● **WHAT YOU NEED TO DO**
Only the lines from the first one through the line with "of the bend." should be printed, exactly as they appear.

● **Modeling code records**
⁂
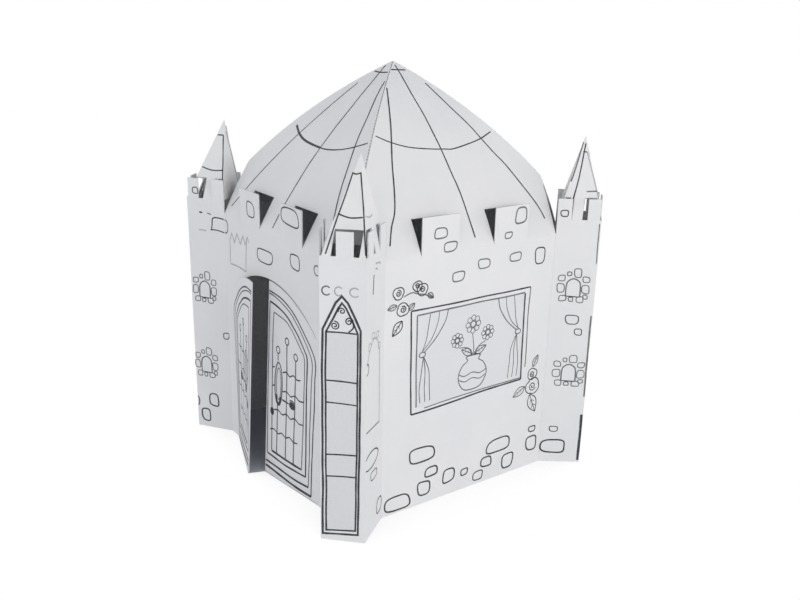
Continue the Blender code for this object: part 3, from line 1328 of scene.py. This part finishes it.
    def dress(self, made: bpy.types.Object, finishes: list[bpy.types.Material]) -> None:
        """Put the finishes on, apply the thickness and round the shading of the bend.

        Args:
            made: The sheet.
            finishes: The materials of the face, the back and the cut edges.
        """
        for finish in finishes:
            made.data.materials.append(finish)
        depsgraph = bpy.context.evaluated_depsgraph_get()
        solid = bpy.data.meshes.new_from_object(made.evaluated_get(depsgraph))
        made.modifiers.clear()
        made.data = solid
        solid.shade_smooth()
        solid.set_sharp_from_angle(angle=SHARP_ANGLE)


@dataclass
class Artwork:
    """What is printed on a sheet's panels."""

    sheet: Sheet

    def begin(self, panel: str, shape: Shape, zero: Point = (0.0, 0.0), mirror: bool = False) -> Drawing:
        """Start a panel's drawing."""
        return Drawing(f"{self.sheet.name}_{panel}_print", shape, zero, mirror)

    def roof(self) -> Drawing:
        """Draw the roof's ribs and its hanging band.

        Returns:
            The roof's drawing.
        """
        drawing = self.begin("roof", self.sheet.castle.roof)
        middle = [(-7, 708), (-12, 567), (-10, 439), (-6, 270), (-1, 173), (3, 29)]
        left = [(-96, 600), (-119, 543), (-151, 463), (-187, 378)]
        left += [(-219, 294), (-264, 157), (-296, 101), (-320, 45)]
        right = [(68, 616), (90, 559), (122, 487), (154, 423)]
        right += [(199, 318), (235, 254), (299, 117), (318, 57)]
        for rib in (middle, left, right):
            drawing.line(rib, width=1.1)
        band = [(-233, 408), (-191, 382), (-135, 360), (-71, 348)]
        drawing.line([*band, (2, 341), (50, 340), (162, 366), (231, 394)])
        drawing.line([(-35, 684), (-5, 682), (22, 680)], width=1.4)
        return drawing

    def spire(self) -> list[Drawing]:
        """Draw the ribs and bands on the spire's faces.

        Returns:
            The faces' drawings.
        """
        near, front, far, room = [face for face, _ in self.sheet.spire_faces()]
        drawing = self.begin("spire_front", front.plane)
        drawing.line([(17, 4), (35, 118), (56, 236)], width=0.9)
        drawing.line([(132, 7), (101, 140), (78, 237)], width=0.9)
        drawing.line([(56, 234), (66, 231), (78, 235)])
        drawing.line([(32, 118), (68, 108), (105, 111)])
        drawings = [self.spire_near(near), drawing]
        drawing = self.begin("spire_far", far.plane)
        drawing.line([(58, 262), (36, 154), (30, 128)], Tone.SOFT)
        drawing.line([(66, 258), (54, 134), (45, 70)])
        drawing.line([(60, 229), (74, 229)])
        drawing.line([(86, 95), (124, 97)], Tone.SOFT)
        drawing.line([(74, 229), (97, 165), (121, 98)], Tone.FAINT)
        drawings.append(drawing)
        drawing = self.begin("spire_room", room.plane)
        inset = 9
        rib = [room.edges(share) for share in (0.03, 0.3, 0.6, 0.85)]
        drawing.line([(right * MILLIMETRES - inset, up * MILLIMETRES) for _, right, up in rib], Tone.SOFT)
        drawings.append(drawing)
        return drawings

    def spire_near(self, face: SpireFace) -> Drawing:
        """Draw the rib and the bands on the spire's face over the wall's side of the tower.

        Args:
            face: The face.

        Returns:
            Its drawing.
        """
        drawing = self.begin("spire_near", face.plane)
        drawing.line([(97, 230), (122, 107), (145, 5)])
        drawing.line([(74, 230), (98, 230)])
        drawing.line([(36, 112), (78, 102), (122, 104)])
        return drawing

    def tower_front(self) -> Drawing:
        """Draw the tall gabled window on a tower's front face.

        Returns:
            The face's drawing.
        """
        drawing = self.begin("tower_front", self.sheet.castle.front_plane())
        panes = [(18, 464), (17, 298), (17, 32), (109, 40), (111, 298), (112, 464), (112, 680), (18, 682)]
        drawing.patch(panes, Tone.TINT)
        outer = [(6, 19), (117, 27), (119, 300), (120, 693), (100, 738), (84, 773), (67, 792)]
        outer += [(49, 772), (32, 738), (8, 690), (7, 300)]
        inner = [(17, 32), (109, 40), (111, 300), (112, 683), (92, 728), (78, 758), (67, 772)]
        inner += [(56, 756), (42, 728), (18, 683), (17, 300)]
        drawing.ruled(outer, width=1.5, closed=True)
        drawing.ruled(inner, width=1.25, closed=True)
        for left, right in ((682, 683), (534, 531), (464, 462), (293, 298), (221, 225)):
            drawing.line([(18, left), (65, (left + right) / 2 + 1), (111, right)], width=1.1)
        drawing.spiral(44, 703, 14.0, 100.0, 1.7, Tone.INK)
        drawing.spiral(86, 718, 13.0, -20.0, -1.6, Tone.INK)
        drawing.spiral(66, 748, 11.0, 200.0, 1.4, Tone.INK)
        drawing.line([(84, 686), (98, 700), (98, 716)])
        for u, half, tone in ((22, 13, Tone.SOFT), (58, 12, Tone.FAINT), (104, 14, Tone.FAINT)):
            drawing.line(oval(u, 806, half, 13, 40.0, 280.0), tone)
        return drawing


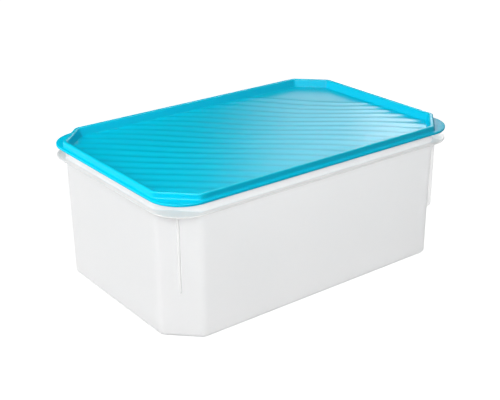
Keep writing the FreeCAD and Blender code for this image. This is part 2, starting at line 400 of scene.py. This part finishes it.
def makeStop(name, sideX, sideY, plastic):
    # a round-edged section standing square out of the cut corner, carried down the corner,
    # its depth dying away along a quarter circle at the lower end
    rimLow = tubHigh[2] - tub["rimDrop"] - tub["rimThickness"]
    tip = np.radians(np.linspace(0, 90, stop["tipRows"]))
    curve = stop["tipCurve"]
    shaft = np.linspace(stop["bottom"] + curve, rimLow + stop["tuck"], stop["shaftRows"])[1:]
    z = np.concatenate([stop["bottom"] + curve * (1 - np.cos(tip)), shaft])
    depth = stop["proud"] - curve + curve * np.concatenate([np.sin(tip), np.ones(len(shaft))])
    half = stop["thickness"] / 2
    turn = np.radians(np.linspace(-90, 90, stop["edgeColumns"]))
    across = np.concatenate([[-half], half * np.sin(turn), [half]])
    bulge = np.concatenate([[0], np.cos(turn) * half - half, [0]])
    isRoot = np.concatenate([[1], np.zeros(len(turn)), [1]])
    out = np.where(isRoot, -stop["rooted"], depth[:, None] + bulge)
    middleX = tubHigh[0] - tub["reach"] - tub["cut"] / 2
    middleY = tubHigh[1] - tub["reach"] - tub["cut"] / 2
    x = sideX * (middleX + (out - across * sideX * sideY) / math.sqrt(2))
    y = sideY * (middleY + (out + across * sideX * sideY) / math.sqrt(2))
    piece = addPiece(name, gridPoints(x, y, z[:, None]), gridFaces(*x.shape), "tub",
                     plastic, caps=endCaps(*x.shape))
    piece.visible_shadow = piece.visible_diffuse = False    # so thin, it shades next to nothing


def makeStops():
    # the tub's plastic made darker as painted shade, with no gloss, no spread inside and no light through
    plastic = makeTubPlastic("stopPaintedShadePlastic", stop["colour"], gloss=0.0, soft=0.0, through=0.0)
    for sideY, depthName in ((-1, "Front"), (1, "Back")):
        for sideX, sideName in ((-1, "Left"), (1, "Right")):
            makeStop("stop" + depthName + sideName, sideX, sideY, plastic)


makeTub()
makeStops()
print("tub made")

lidFinish = dict(
    colour=linear(0, 196, 226),
    deeper=linear(0, 190, 221),
    refraction=1.46,
    roughness=0.22,
    roughSwing=0.08,
    gloss=0.10,         # strength of the mirror part, 0.5 is plain plastic
    soft=0.5,           # share of light that spreads inside the plastic
    spread=0.004,       # and how far, metres
    spreadShares=(0.1, 0.8, 1.0),       # of which red, green and blue go this much
    swirl=22.0,         # slow flow marks in the plastic, per metre
    grain=700.0,        # fine moulded grain, per metre
    grainStrength=0.03,
    grainDepth=0.0003,
)


def makeLidPlastic():
    # coloured plastic with slow flow marks
    material, shader, start = newMaterial("lidPlastic", {
        "IOR": lidFinish["refraction"], "Specular IOR Level": lidFinish["gloss"],
        "Subsurface Weight": lidFinish["soft"], "Subsurface Radius": lidFinish["spreadShares"],
        "Subsurface Scale": lidFinish["spread"]})
    place = start.node("ShaderNodeTexCoord", output="Object")
    flow = noise(place, lidFinish["swirl"], detail=3.0, distortion=0.6)
    flow.between(lidFinish["colour"], lidFinish["deeper"]).into(shader, "Base Color")
    mouldedSurface(shader, place, flow, lidFinish)
    return material


lid = dict(
    wall=0.0013,
    gap=0.0002,             # clearance round the brim
    crownHeight=0.0074,
    crownCurve=0.0016,      # outer edge of the crown
    crownInner=0.0028,      # and its inner edge
    footCurve=0.0016,       # hollow where the crown stands on the lip
    panelFoot=0.0012,       # hollow where the recess meets the panel
    recessDepth=0.009,
    recessSlope=19.0,       # degrees off upright
    panelLap=0.0012,        # how far the border goes on under the panel
    panelLapDrop=0.0003,
    panelTuck=0.0005,       # how far the panel goes into the recess's wall
    uprightCurve=0.0085,
    curveLoss=0.6,          # how fast the uprights' rounding shrinks going inwards
    leastCurve=0.0015,
    lipCorner=0.0365,
    beadWidth=0.0016,       # the lip's edge, turned down a little
    beadDrop=0.0013,
)


def recessInset():
    # inset from the brim's outline of the recess's sloped wall, carried up to the crown's top
    slope = math.radians(lid["recessSlope"])
    return tub["wall"] + lid["gap"] + lid["wall"] * (1 / math.cos(slope) - math.tan(slope))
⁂
● **EXERCISE OUTPUT**
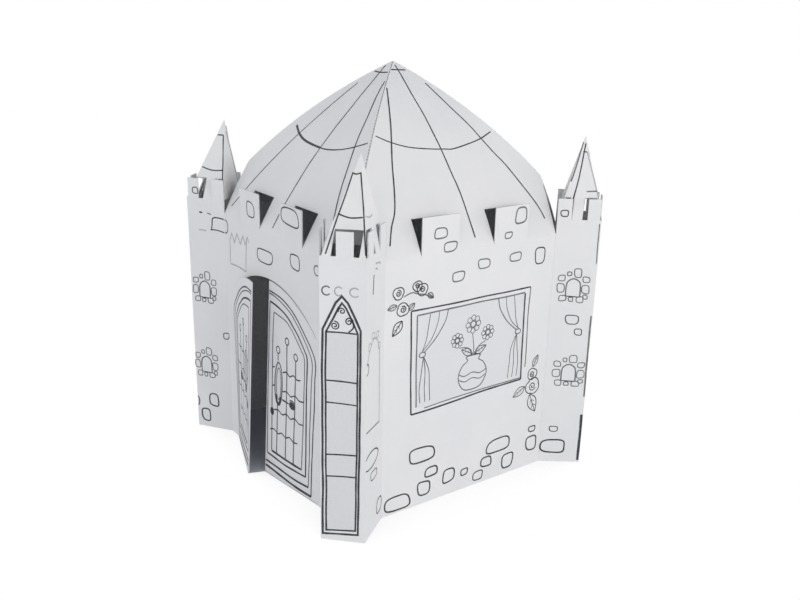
Continue the Blender code for this object: part 3, from line 1328 of scene.py. This part finishes it.
    def dress(self, made: bpy.types.Object, finishes: list[bpy.types.Material]) -> None:
        """Put the finishes on, apply the thickness and round the shading of the bend.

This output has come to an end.